Here, we’ve spent 18 months puzzling over why people in Appalachia identify with a jet-setter like the Donald. Well, isn’t it obvious? Deep down, he’s one of them. He’s Donald the Cable Guy. If his daddy hadn’t made a mint in real estate, he’d be sitting around a kerosene heater right now with a long-neck and a handful of scratch-off tickets.
It’s almost exactly like the Golden Globes, where an inbred subset of fabulously wealthy Americans gather a couple of times a year to rend their garments over being so popular — because, you know, if they weren’t busy acting, they would be JFK. “God help us, we are all creeps — and that’s why we should be the ones to lead this country! Or something like that!” (Thunderous applause.)
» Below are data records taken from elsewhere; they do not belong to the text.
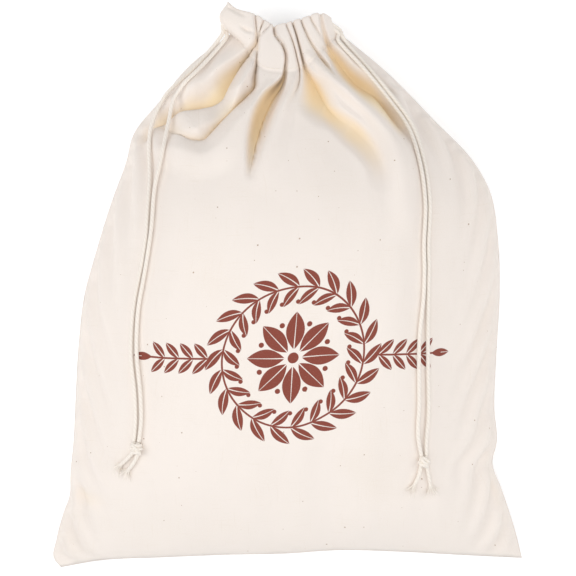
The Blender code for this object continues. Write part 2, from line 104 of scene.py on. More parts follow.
for name, (place, side_length, power) in SOFTBOXES.items():
    lamp = bpy.data.lights.new(name, "AREA")
    lamp.size = side_length
    lamp.energy = power
    softbox = bpy.data.objects.new(name, lamp)
    softbox.location = place
    softbox.rotation_euler = (BAG_MIDDLE - Vector(place)).to_track_quat("-Z", "Y").to_euler()
    scene.collection.objects.link(softbox)

bpy.ops.mesh.primitive_plane_add(size=FLOOR_SIDE, location=(0, 0, -FLOOR_DROP))
floor = bpy.context.object
floor.name = "floor"
floor_paint = bpy.data.materials.new("floor_paint")
floor_paint.use_nodes = True
sheet = floor_paint.node_tree.nodes["Principled BSDF"]
sheet.inputs["Base Color"].default_value = (*FLOOR_COLOUR, 1)
sheet.inputs["Roughness"].default_value = FLOOR_ROUGHNESS
sheet.inputs["Emission Color"].default_value = (1, 1, 1, 1)
sheet.inputs["Emission Strength"].default_value = FLOOR_GLOW
floor.data.materials.append(floor_paint)

# %% [markdown]
# ## Curves through a few points
#
# Every outline, fold and cord below is a short table of points in millimetres, in the
# bag's own plan: x from the centre line, y up from the lowest corner, z up from the
# surface it lies on. One function draws a smooth curve through such a table.

# %% Curves through a few points
MM = 0.001
HALF_LENGTH = 180.7        # puts the row frame's origin in the middle


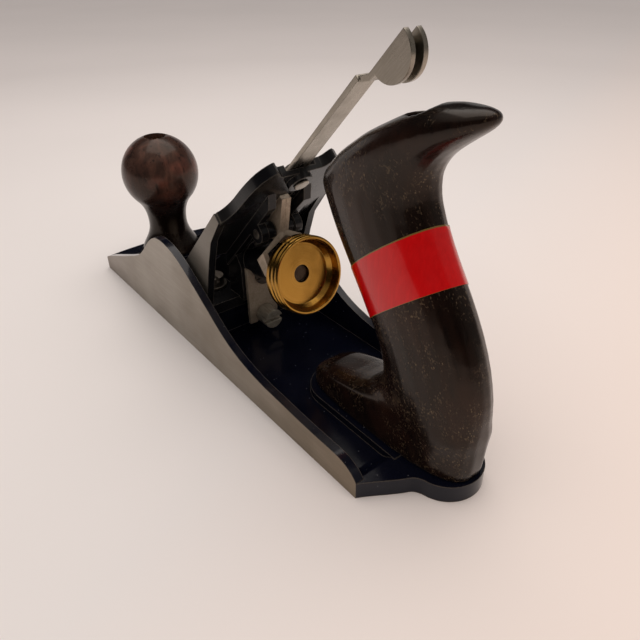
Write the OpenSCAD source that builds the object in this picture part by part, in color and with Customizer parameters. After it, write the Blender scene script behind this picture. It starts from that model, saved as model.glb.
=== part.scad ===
// Metal smoothing plane, stripped of its cutting iron: cast bed, sliding frog,
// depth and lateral adjusters, hardwood front knob and rear tote.
// Millimetres. +X points to the toe, +Y to the plane's left, Z = 0 is the sole.

/* [Bed casting] */
// Overall length of the sole, heel lobe to toe
sole_len = 245; // [225:1:265]
// Width over the side walls
sole_w = 64; // [60:0.5:70]
// Thickness of the sole plate
sole_t = 4; // [3.5:0.1:4.5]
// Thickness of each side wall
wall_t = 3.5; // [3:0.1:4]
// Height of the walls at the hump
hump_h = 47; // [44:0.5:50]
// Height of the low rail behind the hump
rail_h = 12.2; // [11:0.1:13.5]
// Height of the toe and heel lands
land_h = 7; // [6:0.1:8]
// Radius of the round heel lobe under the tote
lobe_r = 13.5; // [13:0.1:15]
// How far the heel lobe stands behind the wall ends
lobe_out = 24; // [22:0.5:26]
// How far the toe bows out in the middle
toe_bow = 3; // [2:0.5:5]
// Width of the mouth slot along the sole
mouth_w = 6; // [5:0.5:7]

/* [Frog] */
// Angle of the frog face to the sole
bed_angle = 45; // [45:1:46]
// Distance from the toe end to where the frog face would meet the sole
bed_from_toe = 58.5; // [57:0.5:61]
// Thickness of the frog face plate
plate_t = 4.5; // [4:0.1:5]
// Room between the frog and each side wall
frog_room = 2.2; // [1.7:0.1:3]
// Half width of the narrowed top of the frog
crown_half = 20; // [18:0.5:22]
// Height of the rear frog seat above the sole
seat_h = 17; // [16:0.5:17.5]
// Thickness of the frog foot
foot_t = 5; // [4.5:0.1:5.5]
// Spacing of the two frog screws across the plane
frog_screw_gap = 26; // [24:0.5:27]
// Travel of the frog each way along its seat
frog_travel = 2.5; // [1:0.1:2.7]

/* [Depth adjuster] */
// Radius of the cupped adjusting nut
nut_r = 16; // [14:0.1:16.5]
// Length of the cupped part of the nut
nut_cup_len = 7.8; // [7:0.1:9]
// Depth of the cup
nut_cup_depth = 5.8; // [5:0.1:6.5]
// Radius of the adjusting stud
stud_r = 3.5; // [3:0.1:4]
// Tilt of the stud, rising towards the rear
stud_tilt = 13; // [11:0.5:14]
// Thickness of each pressed half of the yoke
yoke_t = 2.1; // [1.8:0.1:2.3]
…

And I love Donald and I love Oprah as entertainers, but maybe it’s time we step back and take a deep breath and consider that the system of political/military establishment — you know, “government” — that brought us FDR and Truman and Eisenhower and Kennedy and Reagan and Bush 41 wasn’t quite as bad as we thought.


The thing that is striking is that for the past quarter-century, people have been ranting and raving about “professional politicians.” But look at some of the people who are lining up to run for president next time around, and a professional politician doesn’t seem all that bad.


They might not be warm and fuzzy or even someone you would want to have dinner with, but political pros do have some marginal idea of how to do the job. It’s like the fan of an Ivy League school watching the team step off the plane for a game with a school from the SEC. One after the other, they file past the newsstand, picking up copies of the New York Times, or the Economist, or the Wall Street Journal. Finally, a defensive lineman comes along and picks up a comic book and the fan says: “Thank heaven, we have a chance.”


Today, we have an entire generation of people in government who say that the problem with America is the government. Guys who have been in office for 30 years look straight into the camera and, with zero sense of irony, say: “The problem with government is these career politicians.”